BEGIN

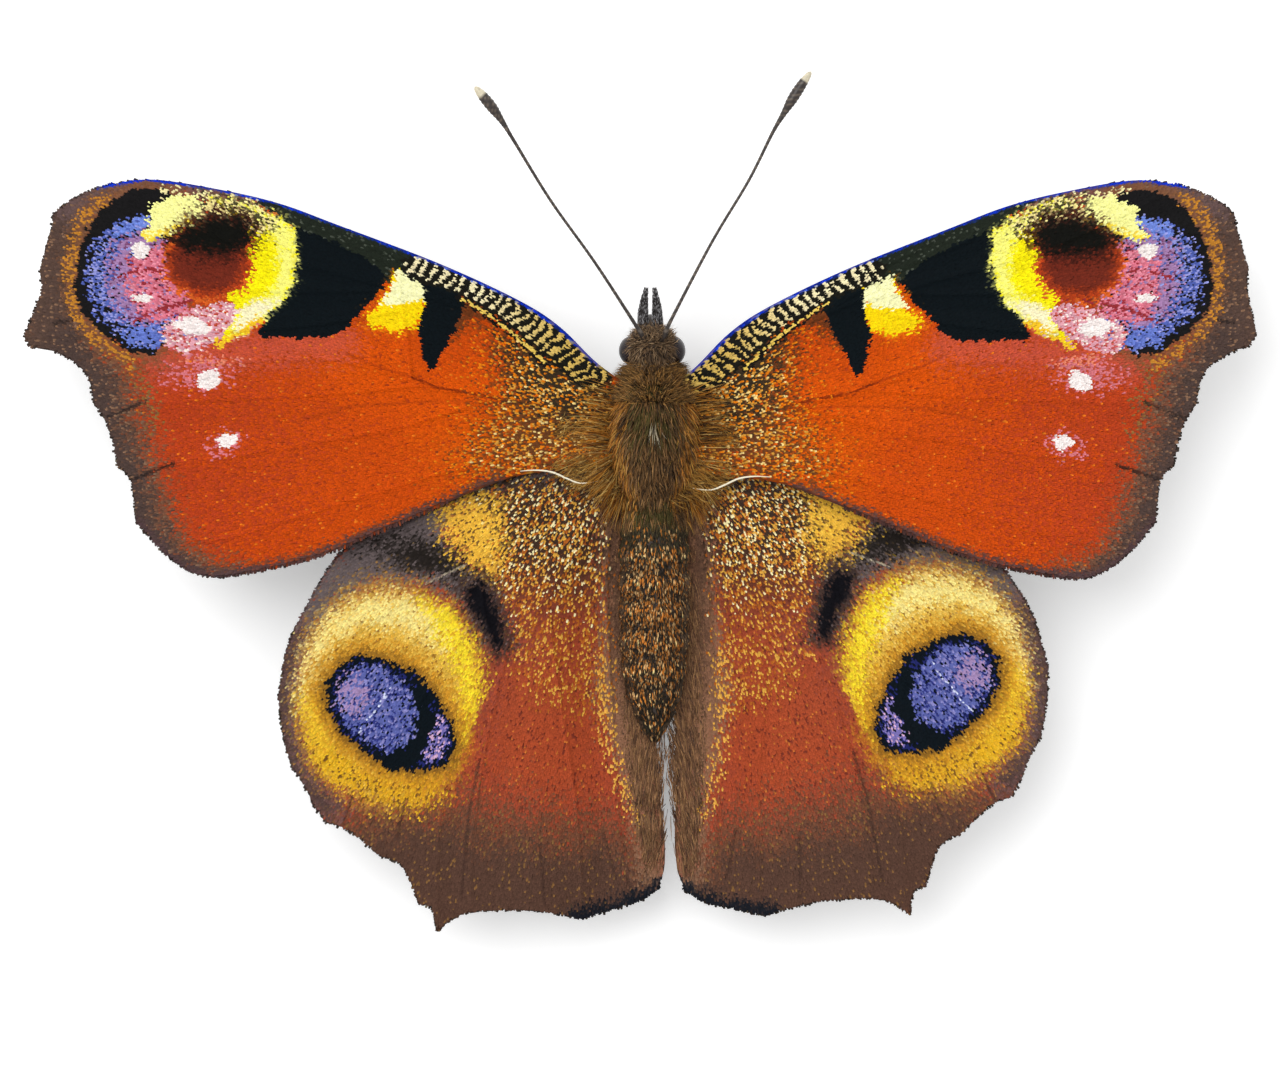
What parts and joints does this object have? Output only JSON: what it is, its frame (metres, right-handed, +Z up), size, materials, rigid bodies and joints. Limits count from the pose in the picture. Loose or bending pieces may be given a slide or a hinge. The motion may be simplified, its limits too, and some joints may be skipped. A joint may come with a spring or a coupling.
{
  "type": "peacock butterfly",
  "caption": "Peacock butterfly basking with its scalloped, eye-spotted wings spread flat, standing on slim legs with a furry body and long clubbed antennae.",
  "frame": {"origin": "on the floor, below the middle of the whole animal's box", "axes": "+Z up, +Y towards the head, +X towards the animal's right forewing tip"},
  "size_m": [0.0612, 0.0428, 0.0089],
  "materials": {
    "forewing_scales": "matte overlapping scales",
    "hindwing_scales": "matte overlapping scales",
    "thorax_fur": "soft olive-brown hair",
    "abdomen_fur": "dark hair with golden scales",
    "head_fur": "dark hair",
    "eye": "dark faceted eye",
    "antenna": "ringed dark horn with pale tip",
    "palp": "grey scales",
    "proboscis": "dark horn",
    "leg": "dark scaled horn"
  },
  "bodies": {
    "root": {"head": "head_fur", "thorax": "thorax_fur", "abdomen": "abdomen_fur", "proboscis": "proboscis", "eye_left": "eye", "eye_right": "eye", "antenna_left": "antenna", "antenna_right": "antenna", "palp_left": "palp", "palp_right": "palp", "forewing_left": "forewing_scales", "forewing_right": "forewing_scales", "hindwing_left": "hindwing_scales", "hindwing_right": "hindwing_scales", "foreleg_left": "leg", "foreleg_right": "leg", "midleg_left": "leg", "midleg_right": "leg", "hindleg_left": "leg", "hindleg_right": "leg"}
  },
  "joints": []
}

END

Goal of the exercise:
Copy, from the material above, each line in which the string "materials" occurs.

In response:
What parts and joints does this object have? Output only JSON: what it is, its frame (metres, right-handed, +Z up), size, materials, rigid bodies and joints. Limits count from the pose in the picture. Loose or bending pieces may be given a slide or a hinge. The motion may be simplified, its limits too, and some joints may be skipped. A joint may come with a spring or a coupling.
  "materials": {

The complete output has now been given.